Cool interview, It’s good to hear the truth about how bloggers become successful even with all the hardships. I hope it doesn’t take me that long to be able to earn full time money with my blog.
Ultra sensible Henrik as you’re not letting the internet communciation disease infect you. I do most of the same as e-mail won’t rule this male. Switch off the inbox and switch on to the world outside.
I believe the subject line in an e-mail is key. I check my personal e-mails twice a day and if it doesn’t have a sensible subject, i usually trash it.
When I get regular mail I try to handle it once rather than file it for future disposition. I find the same strategy is effective with email. When I open an email I reply immediately if a response is required and I don’t overthink my response – a typo isn’t the end of the world.
Thank you all for adding your own email strategies, really helpful stuff!

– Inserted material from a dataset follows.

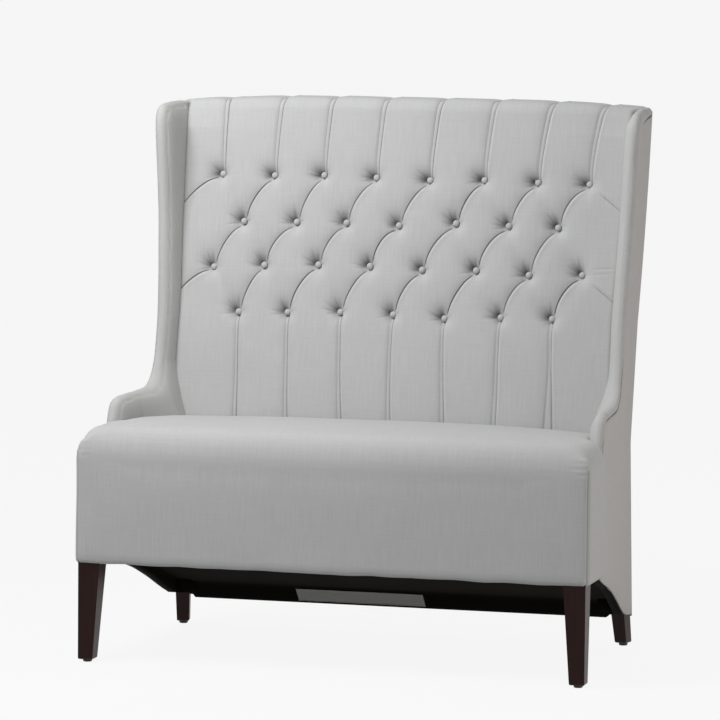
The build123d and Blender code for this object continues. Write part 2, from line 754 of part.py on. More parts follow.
# Cloth over the springs; the seat foam stands on it.
deck_high = deck_low + 1.5
deck_half = side_low_x - wing_thickness - seat_wrap - 4
seat_rear = crown_deck - gap
with BuildPart() as seat_deck:
    with Locations((0, front + 2, deck_low)):
        Box(2 * deck_half, spring_rail_front + rail - front - 2, deck_high - deck_low,
            align=(Align.CENTER, Align.MIN, Align.MIN))

# Seat foam and cover share one plan, a wide front and a body between the arms.
foam_low = deck_high + gap
seat_plans = {}
for part_name, side_wrap, front_wrap in (("outer", 0, 0), ("inner", seat_wrap, front_padding)):
    ear_half = half_width - (front_padding if side_wrap else 0)
    ear_back = ear_rear + (0 if side_wrap else seat_wrap)
    body = [(x - wing_thickness - gap - side_wrap, max(y, ear_back)) for x, y in side_plan]
    body_x = body[0][0] - side_toe_in * (ear_back - front)
    body[0] = (body_x, ear_back)
    start = front - front_padding + front_wrap
    outline = [(ear_half, start), (ear_half, ear_back)] + body
    outline += [(-x, y) for x, y in reversed(outline)]
    seat_plans[part_name] = outline

seat_views = {}
for part_name, wrap in (("outer", 0), ("inner", seat_wrap)):
    front_y = front - front_padding + (front_padding if wrap else 0)
    crown = seat_crown_height - wrap
    rear_z = seat_back_height - wrap
    rear_y = seat_rear + back_slope * (rear_z - deck_low) - wrap
    low_rear_y = seat_rear - wrap
    seat_views[part_name] = (front_y, crown, rear_z, rear_y, low_rear_y)

with BuildPart() as seat_foam:
    front_y, crown, rear_z, rear_y, low_rear_y = seat_views["inner"]
    with BuildSketch(Plane.XY.offset(foam_low)):
        with BuildLine():
            Polyline(*seat_plans["inner"], close=True)
        make_face()
    extrude(amount=300)
    with BuildSketch(Plane.YZ):
        with BuildLine():
            Line((front_y, foam_low), (front_y, crown - seat_corner_round))
            ThreePointArc((front_y, crown - seat_corner_round),
                          (front_y + seat_corner_round * 0.36, crown - seat_corner_round * 0.31),
                          (front_y + seat_corner_round * 1.3, crown - 2))
            ThreePointArc((front_y + seat_corner_round * 1.3, crown - 2),
                          (front_y + 190, crown - 1), (rear_y, rear_z))
            Polyline((rear_y, rear_z), (low_rear_y, foam_low), (front_y, foam_low))
        make_face()
    extrude(amount=half_width, both=True, mode=Mode.INTERSECT)
    with BuildSketch(Plane.XZ):
        with BuildLine():
            Line((-frame_half, foam_low), (-frame_half, crown - seat_corner_round))
            ThreePointArc((-frame_half, crown - seat_corner_round),
                          (-frame_half + seat_corner_round * 0.3, crown - seat_corner_round * 0.3),
                          (-frame_half + seat_corner_round * 1.2, crown - 3))
            ThreePointArc((-frame_half + seat_corner_round * 1.2, crown - 3), (0, crown + 1),
                          (frame_half - seat_corner_round * 1.2, crown - 3))
            ThreePointArc((frame_half - seat_corner_round * 1.2, crown - 3),
                          (frame_half - seat_corner_round * 0.3, crown - seat_corner_round * 0.3),
                          (frame_half, crown - seat_corner_round))
            Polyline((frame_half, crown - seat_corner_round), (frame_half, foam_low),
                     (-frame_half, foam_low))
        make_face()
    extrude(amount=overall_depth, both=True, mode=Mode.INTERSECT)

with BuildPart() as seat_cover:
    front_y, crown, rear_z, rear_y, low_rear_y = seat_views["outer"]
    with BuildSketch(Plane.XY.offset(front_rail_bottom)):
        with BuildLine():
            Polyline(*seat_plans["outer"], close=True)
        make_face()
    extrude(amount=400)
    with BuildSketch(Plane.YZ):
        with BuildLine():
            Line((front_y, front_rail_bottom), (front_y, crown - seat_corner_round))
            ThreePointArc((front_y, crown - seat_corner_round),
                          (front_y + seat_corner_round * 0.36, crown - seat_corner_round * 0.31),
                          (front_y + seat_corner_round * 1.3, crown - 2))
            ThreePointArc((front_y + seat_corner_round * 1.3, crown - 2),
                          (front_y + 190, crown - 1), (rear_y, rear_z))
            Polyline((rear_y, rear_z), (low_rear_y, deck_low), (low_rear_y, front_rail_bottom),
                     (front_y, front_rail_bottom))
        make_face()
    extrude(amount=half_width, both=True, mode=Mode.INTERSECT)
    with BuildSketch(Plane.XZ):
        with BuildLine():
            Line((-half_width, front_rail_bottom), (-half_width, crown - seat_corner_round))
            ThreePointArc((-half_width, crown - seat_corner_round),
                          (-half_width + seat_corner_round * 0.3, crown - seat_corner_round * 0.3),
                          (-half_width + seat_corner_round * 1.2, crown - 3))
            ThreePointArc((-half_width + seat_corner_round * 1.2, crown - 3), (0, crown + 1),
                          (half_width - seat_corner_round * 1.2, crown - 3))
            ThreePointArc((half_width - seat_corner_round * 1.2, crown - 3),
                          (half_width - seat_corner_round * 0.3, crown - seat_corner_round * 0.3),
                          (half_width, crown - seat_corner_round))
            Polyline((half_width, crown - seat_corner_round), (half_width, front_rail_bottom),
                     (-half_width, front_rail_bottom))
        make_face()
    extrude(amount=overall_depth, both=True, mode=Mode.INTERSECT)
    with Locations((0, ear_rear, front_rail_bottom)):
        Box(2 * overall_width, 2 * overall_depth, deck_low - front_rail_bottom + 0.1,
            mode=Mode.SUBTRACT, align=(Align.CENTER, Align.MIN, Align.MIN))
    with Locations((0, front - gap, front_rail_bottom)):
        Box(2 * (frame_half + gap), 2 * overall_depth, foam_low - front_rail_bottom,
            mode=Mode.SUBTRACT, align=(Align.CENTER, Align.MIN, Align.MIN))
    add(seat_foam.part, mode=Mode.SUBTRACT)

# ================================================================ underneath
# Dust cover, stapled under the rails and dropping from the front rail to the rear rail.
dust_half = post_outer - post_width - 2
dust_line = ((front + 2, front_rail_bottom - gap), (side_front, front_rail_bottom - gap),
             (front + 305, front_rail_bottom - 30 - gap), (front + 430, front_rail_bottom - 75 - gap),
             (rear_block_rear - rear_block_depth - 4, rear_leg_height + 26),
             (rear_rail_rear - rail, rear_rail_bottom - gap),
             (rear_rail_rear, rear_rail_bottom - gap))
with BuildPart() as dust_cover:
    with BuildSketch(Plane.YZ):
        with BuildLine():
            Polyline(*dust_line, *[(y, z - 1) for y, z in reversed(dust_line)], close=True)
        make_face()
    extrude(amount=dust_half, both=True)

# Blank cloth tag, stitched flat on the steep part of the dust cover.
tag_top = dust_line[4]
tag_low = dust_line[5]
tag_slope = (tag_low[1] - tag_top[1]) / (tag_low[0] - tag_top[0])
with BuildPart() as blank_tag:
    with BuildSketch(Plane.YZ.offset(-80)):
        with BuildLine():
            Polyline((tag_top[0] + 4, tag_top[1] - 1.2 + 4 * tag_slope),
                     (tag_low[0] - 6, tag_low[1] - 1.2 - 6 * tag_slope),
                     (tag_low[0] - 6, tag_low[1] - 1.9 - 6 * tag_slope),
                     (tag_top[0] + 4, tag_top[1] - 1.9 + 4 * tag_slope), close=True)
        make_face()
    extrude(amount=145, both=True)

# Leg bolts; the front ones carry a washer and nut above the corner block.
front_bolt = 48 + block_height + 12
rear_bolt = 36 + rear_block_top - rear_leg_height - 6
with BuildPart() as leg_bolts:
    with Locations((frame_half - bolt_inset, front + bolt_inset, front_rail_bottom - 48),
                   (bolt_inset - frame_half, front + bolt_inset, front_rail_bottom - 48)):
        Cylinder(bolt / 2, front_bolt, align=(Align.CENTER, Align.CENTER, Align.MIN))
    with Locations((rear_head_x, rear_head_y, rear_leg_height - 36),
                   (-rear_head_x, rear_head_y, rear_leg_height - 36)):
        Cylinder(bolt / 2, rear_bolt, align=(Align.CENTER, Align.CENTER, Align.MIN))

with BuildPart() as leg_nuts:
    for side in (1, -1):
        nut_x = side * (frame_half - bolt_inset)
        with BuildSketch(Plane.XY.offset(front_rail_bottom + block_height)):
            with Locations((nut_x, front + bolt_inset)):
                Circle(9)
        extrude(amount=1.6)
        with BuildSketch(Plane.XY.offset(front_rail_bottom + block_height + 1.6)):
            with Locations((nut_x, front + bolt_inset)):
                RegularPolygon(7.5, 6)
        extrude(amount=6.5)
        with Locations((nut_x, front + bolt_inset, front_rail_bottom + block_height)):
            Cylinder(bolt / 2 + bore_clearance, 20, mode=Mode.SUBTRACT,
                     align=(Align.CENTER, Align.CENTER, Align.MIN))

pieces = {
    "front_leg_left": front_leg_left, "front_leg_right": front_leg_right,
    "rear_leg_left": rear_leg_left, "rear_leg_right": rear_leg_right,
    "leg_glides": leg_glides, "leg_bolts": leg_bolts, "leg_nuts": leg_nuts,
    "front_rail": front_rail, "front_corner_blocks": front_corner_blocks,
    "seat_ear_blocks": seat_ear_blocks, "side_rail_left": side_rail_left,
    "side_rail_right": side_rail_right, "spring_rail": spring_rail,
    "seat_stretcher": seat_stretcher, "rear_corner_blocks": rear_corner_blocks,
    "back_post_left": back_post_left, "back_post_right": back_post_right,
    "rear_rail": rear_rail, "back_lower_rail": back_lower_rail,
    "back_top_rail": back_top_rail, "back_centre_post": back_centre_post,
    "lower_centre_post": lower_centre_post, "wing_board_left": wing_board_left,
    "wing_board_right": wing_board_right, "wing_screws": wing_screws,
    "wing_spacers": wing_spacers, "wing_pad_left": wing_pad_left,
    "wing_pad_right": wing_pad_right, "side_card_left": side_card_left,
    "side_card_right": side_card_right, "outside_panel_left": outside_panel_left,
    "outside_panel_right": outside_panel_right, "back_card": back_card,
    "back_outside_panel": back_outside_panel, "webbing_across": webbing_across,
    "webbing_upright": webbing_upright, "back_support_cloth": back_support_cloth,
    "back_foam": back_foam, "tufted_cover": tufted_cover,
    "tufting_buttons": tufting_buttons, "button_twines": button_twines,
    "twine_toggles": twine_toggles, "seat_springs": seat_springs,
    "spring_clips": spring_clips, "seat_deck": seat_deck, "seat_foam": seat_foam,
    "seat_cover": seat_cover, "dust_cover": dust_cover, "blank_tag": blank_tag,
}
os.makedirs("parts", exist_ok=True)
for label, piece in pieces.items():
    piece.part.label = label
    export_step(piece.part, f"parts/{label}.step")
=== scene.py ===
# A high back settee in pale grey linen: tufted back, slim wings, tight seat and dark tapered legs.
import math

import bmesh
import bpy
import numpy as np
from mathutils import Matrix, Vector, noise
from mathutils.bvhtree import BVHTree


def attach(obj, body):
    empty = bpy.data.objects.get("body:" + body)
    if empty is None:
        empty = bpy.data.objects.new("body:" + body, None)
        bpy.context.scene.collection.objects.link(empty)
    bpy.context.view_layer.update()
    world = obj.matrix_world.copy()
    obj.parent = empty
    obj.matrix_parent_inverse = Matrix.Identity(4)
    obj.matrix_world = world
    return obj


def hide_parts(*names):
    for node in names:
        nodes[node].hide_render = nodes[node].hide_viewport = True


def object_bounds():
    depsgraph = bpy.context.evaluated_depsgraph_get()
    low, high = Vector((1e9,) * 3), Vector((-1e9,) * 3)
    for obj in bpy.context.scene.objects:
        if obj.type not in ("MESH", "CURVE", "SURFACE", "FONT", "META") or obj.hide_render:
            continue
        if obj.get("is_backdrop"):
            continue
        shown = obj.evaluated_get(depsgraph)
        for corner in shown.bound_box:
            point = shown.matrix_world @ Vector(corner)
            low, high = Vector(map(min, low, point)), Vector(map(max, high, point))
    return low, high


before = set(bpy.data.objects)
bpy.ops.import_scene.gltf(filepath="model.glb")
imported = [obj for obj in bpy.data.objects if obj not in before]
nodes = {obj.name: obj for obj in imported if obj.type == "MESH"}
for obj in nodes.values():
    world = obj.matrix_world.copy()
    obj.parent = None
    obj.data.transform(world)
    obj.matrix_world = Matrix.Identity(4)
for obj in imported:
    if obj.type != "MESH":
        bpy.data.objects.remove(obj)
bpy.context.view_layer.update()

# ============================================================ studio
# A long lens looks slightly down on the settee from its right, as in the photograph.
# Floor and backdrop are one pale sheet, lit softly from the upper left.
turn, tilt, roll = math.radians(15.31), math.radians(5.32), math.radians(0.53)
aim, reach = Vector((-0.0316, -0.007, 0.6221)), 9.5771
back_axis = Vector((math.sin(turn) * math.cos(tilt), -math.cos(turn) * math.cos(tilt), math.sin(tilt)))
level = (-back_axis).cross(Vector((0, 0, 1))).normalized()
upward = level.cross(-back_axis)
across_axis = level * math.cos(roll) + upward * math.sin(roll)
up_axis = upward * math.cos(roll) - level * math.sin(roll)
lens = bpy.data.cameras.new("camera")
lens.lens, lens.sensor_width, lens.clip_end = 225, 36, 200
camera = bpy.data.objects.new("camera", lens)
camera.matrix_world = Matrix.Translation(aim + back_axis * reach) @ Matrix(
    (across_axis, up_axis, back_axis)).transposed().to_4x4()
bpy.context.scene.collection.objects.link(camera)
bpy.context.scene.camera = camera
bpy.context.scene.view_settings.view_transform = "Standard"


class Wire:
    """An output of a material's node, so that sums on patterns read as plain arithmetic."""

    def __init__(self, tree, socket=None):
        self.tree, self.socket = tree, socket

    def node(self, kind, settings=None, sockets=None, output=0):
        made = self.tree.nodes.new(kind)
        for name, value in (settings or {}).items():
            if name == "stops":
                while len(made.color_ramp.elements) < len(value):
                    made.color_ramp.elements.new(1)
                for stop, (place, grey) in zip(made.color_ramp.elements, value):
                    stop.position, stop.color = place, (grey, grey, grey, 1)
            else:
                setattr(made, name, value)
        for name, value in (sockets or {}).items():
            if isinstance(value, Wire):
                self.tree.links.new(value.socket, made.inputs[name])
            else:
                made.inputs[name].default_value = value
        return Wire(self.tree, made.outputs[output])

    def sum_of(self, operation, first, second):
        return self.node("ShaderNodeMath", {"operation": operation}, {0: first, 1: second})

    def __add__(self, other):
        return self.sum_of("ADD", self, other)

    def __sub__(self, other):
        return self.sum_of("SUBTRACT", self, other)

    def __rsub__(self, other):
        return self.sum_of("SUBTRACT", other, self)

    def __mul__(self, other):
        return self.sum_of("MULTIPLY", self, other)

    def specks(self, spot, scale, **sockets):
        return self.node("ShaderNodeTexNoise", None, {"Vector": spot, "Scale": scale, **sockets})

    def mixed(self, level, first, second):
        return self.node("ShaderNodeMix", {"data_type": "RGBA", "clamp_factor": True},
                         {0: level, 6: first, 7: second}, 2)

    def bumped(self, height, strength, distance):
        return self.node("ShaderNodeBump", None,
                         {"Height": height, "Strength": strength, "Distance": distance})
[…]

These are great strategies, Henrick. I’m using most of them, but an FAQ page is one that I hadn’t given much thought. That’s a great idea! Also, I’ve had to do something a bit different. I completely stopped checking my email first thing in the morning. I designate at least 1 task that I really want to take care of each day. Until that task is done, I don’t check my email at all. I can’t even begin to describe the difference this made in my productivity.
Good tips especially about the delete button. I have to remind myself of that periodically. I do check email once every hour since I do so much with my clients via email
I try to only check email during lunch. Starting the day with email is a sure way to kill productivity.